Il n’y a pas de différence entre les hommes et les femmes, ce qui est notamment intéressant et quelque peu surprenant puisque certaines mesures liées à la laïcité affectent surtout les femmes.
La langue maternelle est un prédicteur important de l’appui, mais, comme pour l’âge, aucun groupe n’est clairement contre l’interdiction.
Graphique 3. L’appui à l’interdiction des prières en public en fonction de l’âge, du genre et de la langue maternelle
La suite: un automne axé sur l’identité?
Il y a fort à parier que le gouvernement Legault voudra recadrer l’agenda politique actuel, alimenté notamment par le fiasco SAAQclic, pour se concentrer sur l’identité québécoise et, en particulier, sur la laïcité.
Premièrement, dans un contexte économique plutôt difficile et incertain, le nationalisme est une voie qui ne lui coûte pas très cher. Deuxièmement, l’opinion publique sera très certainement favorable à certaines mesures clés qui seront proposées.
Le positionnement des partis d’oppositions sera aussi crucial.
Le Parti québécois consultera prochainement ses membres, tandis que le Parti libéral du Québec et Québec solidaire sont des alliés naturels en matière de laïcité en endossant des positions calquées sur le multiculturalisme canadien.
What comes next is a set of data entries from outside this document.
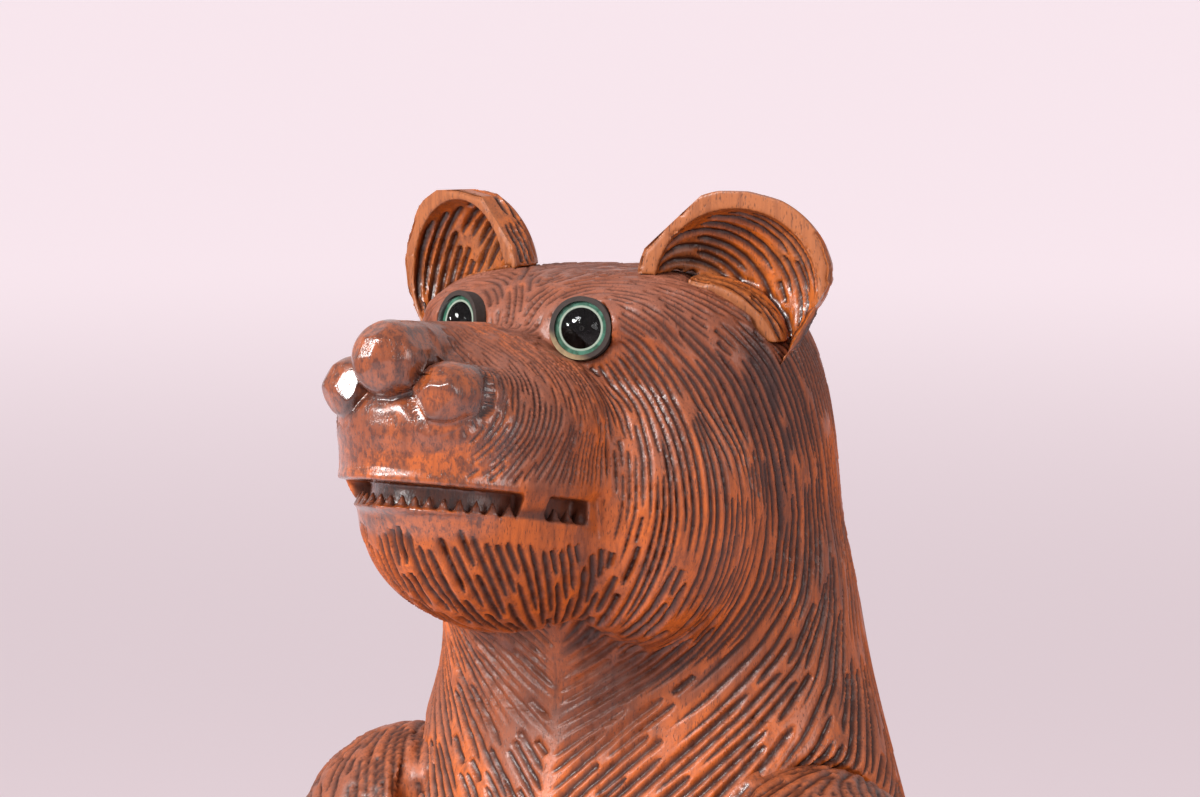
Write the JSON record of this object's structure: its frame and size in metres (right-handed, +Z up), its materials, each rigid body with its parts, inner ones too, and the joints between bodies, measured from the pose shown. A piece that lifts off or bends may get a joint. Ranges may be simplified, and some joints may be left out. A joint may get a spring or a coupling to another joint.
{
  "type": "carved wooden figurine",
  "caption": "Standing carved wooden bear with grooved fur, bared teeth, inset glass eyes and hollow ears, on a round plinth.",
  "frame": {"origin": "centre of the felt's underside, where the figure stands", "axes": "+Z up, -Y the way the bear faces, +X the bear's own left"},
  "size_m": [0.24, 0.277, 0.6],
  "materials": {
    "carved_wood": "hand-grooved hardwood, reddish brown, satin lacquer",
    "ear_wood": "gouge-cut hardwood, orange brown, thin lacquer",
    "dowel_wood": "plain turned hardwood, glued",
    "plinth_wood": "turned hardwood, dark satin lacquer",
    "eye_glass": "clear moulded glass",
    "eye_green": "green enamel painted on the back of the glass",
    "eye_black": "black enamel painted on the back of the glass",
    "putty": "dried putty, matt",
    "wire_steel": "drawn iron wire",
    "screw_steel": "zinc-plated steel",
    "felt": "pressed green wool felt"
  },
  "bodies": {
    "root": {"arm_dowels": "dowel_wood", "body": "carved_wood", "felt_pad": "felt", "left_arm": "carved_wood", "left_ear": "ear_wood", "left_eye_iris": "eye_green", "left_eye_lens": "eye_glass", "left_eye_pupil": "eye_black", "left_eye_putty": "putty", "left_eye_wire": "wire_steel", "plinth": "plinth_wood", "plinth_screws": "screw_steel", "right_arm": "carved_wood", "right_ear": "ear_wood", "right_eye_iris": "eye_green", "right_eye_lens": "eye_glass", "right_eye_pupil": "eye_black", "right_eye_putty": "putty", "right_eye_wire": "wire_steel"}
  },
  "joints": []
}
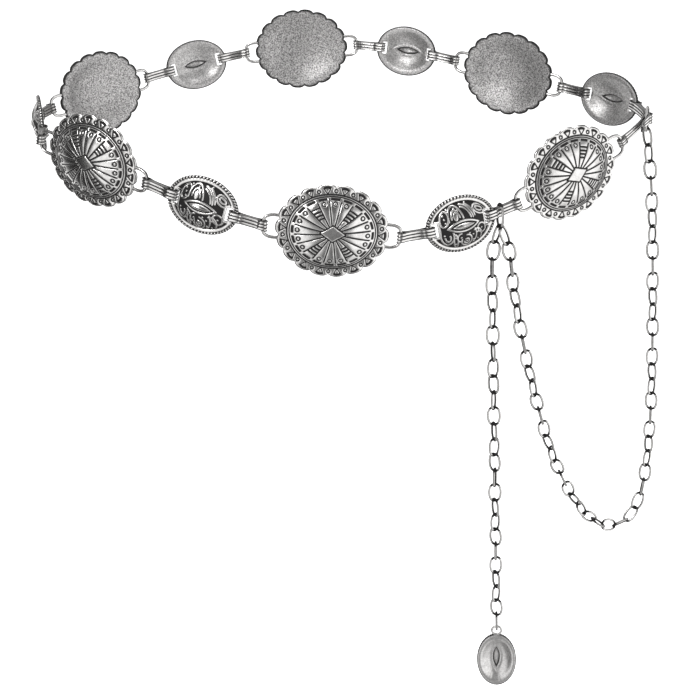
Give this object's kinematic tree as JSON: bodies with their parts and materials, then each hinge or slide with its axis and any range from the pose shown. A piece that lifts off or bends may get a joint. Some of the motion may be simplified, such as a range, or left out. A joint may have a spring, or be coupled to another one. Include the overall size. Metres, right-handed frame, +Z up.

Les partis devraient toutefois, par souci de transparence, se positionner clairement et ne pas seulement dire qu’il ne s’agit pas d’une priorité pour les citoyens et les citoyennes.
Il y a mille et un enjeux qui ne sont pas prioritaires pour l’électorat, pensons à la réforme du mode de scrutin. Ce n’est pas une bonne excuse pour les partis pour éviter de se positionner alors que c’est ce que l’on attend d’eux.
Les oppositions devront avoir le courage d’indiquer où elles logent afin de clarifier l’offre politique et d’alimenter le débat qui, encore une fois, doit se tenir dans le respect.